The second was that, in order to truly find closure around certain experiences or relationships, I would need access. Access to conversations, to explanations, to the other person.


Over time, both assumptions proved to be wrong. And to my own surprise, I am completely at peace with that.


Especially the second realization feels, in many ways, like a gift.

Because when you begin to understand that closure does not necessarily depend on having that one big conversation - that final moment of mutual understanding - something starts to shift. A certain kind of waiting can fall away.


This becomes particularly relevant in situations where access is limited or impossible. When the relationship has ended. When contact is no longer there. Or when the person is no longer alive.


For a long time, it can feel as if resolution lives "out there" - in words that were never spoken, in answers we are still waiting for, in a version of the conversation that might finally make everything make sense. And sometimes, a conversation can help. It can bring clarity, repair, or even relief. But it is not the only path.
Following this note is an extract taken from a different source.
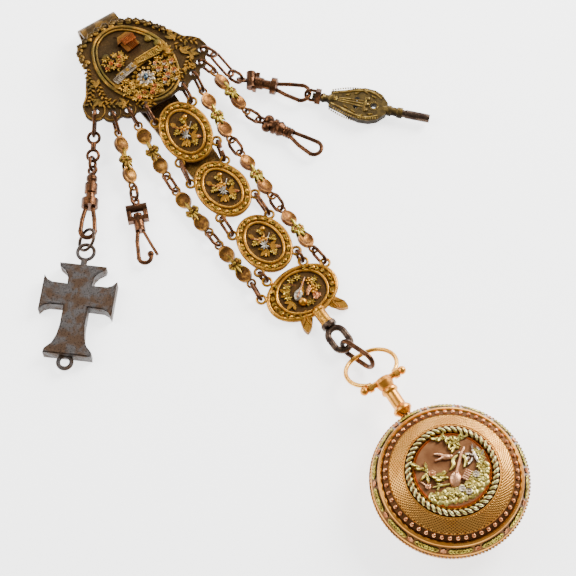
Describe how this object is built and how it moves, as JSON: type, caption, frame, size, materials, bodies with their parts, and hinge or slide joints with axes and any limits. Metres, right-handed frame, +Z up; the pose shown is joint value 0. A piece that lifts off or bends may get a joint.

Because even when access is possible, the conversation often doesn't unfold the way we imagine. The other person may not remember things the same way, or may not be willing or able to take responsibility. And very often, they are simply not on the same path of inner work and that is okay. But it also means that if our sense of closure depends entirely on that meeting, it can remain out of reach.



This is not an argument for avoiding difficult conversations. When a conversation is possible and the relationship matters, having it is often still the right thing to do. Even when it is uncomfortable, even when the outcome is uncertain. The point is simply that our inner process does not have to wait for it.


What begins to change things is a different movement and it is one worth thinking about: turning toward the experience itself, rather than toward the person.


Closure is, at its core, an internal process.

It often begins with allowing what was - the feelings, the impact, the unmet needs - to fully exist, without needing them to be confirmed or validated from the outside.


It can mean grieving what did not happen. Acknowledging what was missing. Letting go of the version of the story in which things turn out differently.


And sometimes it means separating what belongs to the other person from what belongs to us. Their choices, their limitations, their story. And then, gently, coming back to our own.


This does not erase what happened. It does not make it "okay." And it does not remove the complexity of the relationship. But it can bring a different kind of completion.


One that is less dependent on circumstances we cannot control, and more found in something that is always available to us: our own capacity to witness, to process, and to integrate what we have lived through.


In that sense, closure is less like a final conversation and more like an internal shift.


A moment where the past is still part of our story but no longer holds the same unresolved tension.